33 ways to prepare for the ski season

Warning: Some of these might not actually be that useful…

1. Sign up to unofficialnetworks.com. Laugh a lot. Learn a bit.

2. Tie a tourniquet around your ankle then fill your shoe with crushed ice. Leave for one hour. Repeat on other foot.

3. Watch at least 18 hours of ski-related videos to get you (even more) pumped for the season.

4. Buy combination ski lock. Be unable to resist trying it out. Return four months later having forgotten combination. Deploy hacks.

5. Go running. No cost. No hassle. Better skiing legs, fast.

6. Look us last year’s biggest snowfall totals. Decide you really should visit Japan.

7. Commence temperature training. Visit your local butcher and pay £20 to do lunges in the walk-in freezer in your undies for 30 minutes.

8. Afterwards, burn two €50 bills to warm up.

9. Buy gaffer tape. Always good, strong (silver if you’re a show-off) gaffer. You’ll need it for you ski bag frays, Go-Pro attaching, ski edge protecting…

10. Decide to do that knees bent, bum against wall get-ski-fit thing for a month. Give up after a 14 seconds… on day one.

11. Don’t fight it. Pretend you’re eight. And pop on your ski gear, in October, because you want to. Feel a bit of a tit when caught by a loved one. Mumble some ridiculous excuse.

12. Look up the French/German/Italian/Norwegian/Swedish/Japanese for “You just stole my line, douchebag”.

13. Decide this really is the year for a bandana. Check mirror. Think again.
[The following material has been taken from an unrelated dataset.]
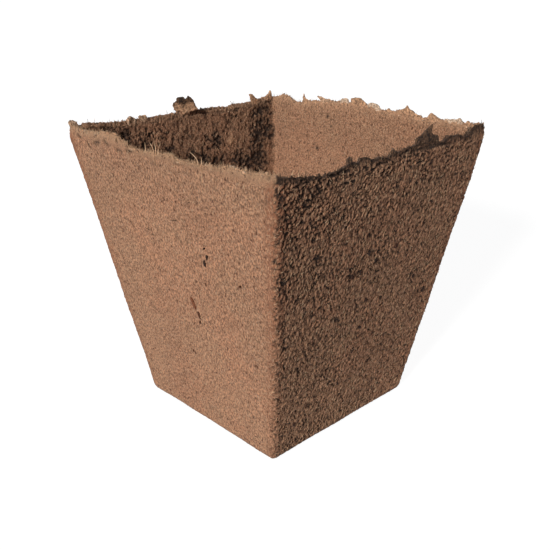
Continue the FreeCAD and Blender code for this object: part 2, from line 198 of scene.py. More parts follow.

14. Fill base gouges. Ruin carpet with dripped P-Tex. Edge skis. Ruin carpet via bloody finger. Wax skis. Somehow make slower. And get more mess on carpet. Book a proper service, and blame awful handywork on eastern european ski tech.

15. Run a bath. Ignore mundane tasks such as washing. Instead use industrial quantities of shampoo (ideally not yours) to perfect Plake hair. Check reflection. Decide bathroom mohawks rule.

16. Find the nearest ice rink. Walk across the ice 15 times in your ski boots carrying two pairs of skis, poles and a small child. Pretend you’re looking for your car and sporadically drop things.

17. Get on the trampoline and start practising your cork 900 tail grabs (minus the skis).

18. Invite friends round. Open beer. Watch Blizzard of Aahhhs. Get a bit pissed and chunter, “We could do that steep Cham stuff, and quicker”. No you couldn’t. And stop calling beers brewskis.

19. Find a big hill. Walk up it. Roar! And get mighty ski legs.

20. Randomly start Googling hotels in Haines, and which airlines fly to Anchorage. Add these Alaska notes to last year’s Alaska notes, which will probably be with the year before’s Alaska notes…

21. Put on all your gear (including gloves) and practice reading your piste map, taking photos and working your Go-Pro with zero manoeuvrability.

22. Book some UK slope time. You can learn that trick you’ve always wanted to nail, but never get round to when you’re racing round resort, in the usual must-go-faster Fall-Line-approved style.

23. Drink less beer. Eat less pizza. Boycott burgers. Ignore kebabs. Feel 20 years younger. Ski like Zurbriggen. Well, he  is 52.

24. Replace burgers and kebabs with a Tyrolean diet of speck, cheese and potato. If it works for the Austrians…

25. Make a plan. Decide on what you want to do/achieve and book early. No wriggle room for you or anyone else later. You’ll not regret it. Balls to work commitments. They can wait. Skiing cannot.

26. Work on your 80s hip hop Spotify playlists.

27. Head to IKEA on a Saturday, 8:50am, and practice queuing European style (get those elbows out).

28. Drop a few killer lunges at work. In an Anchorman/Roger Moore 1972 style. (But best avoid in tight trousers.) You’ll laugh and get mighty quads and gluts for killer hamstrings.

29. Adjust your body to drinking at altitude. Or if that fails, shoot grappa on the roof.

30. Stock up on High5 50g sachets (Energy Source are best). Then stick in a bottle of water when you’re ski knackered or have no time for lunch. They’re awesome. Cheap (less than a quid). And no hassle.

31. Read all of last season’s Fall-Line mags and circle all the places you want to go/ gear you want to buy/ tricks you want to learn with a fat marker pen.

32. Buy a new pair of gloves and immediately throw one away.

33. Decide this is the year you’ll finally invest in some snow chains, then practice putting them on/taking them off your motor in a howling storm. Remember: you are the boss. They do NOT control you.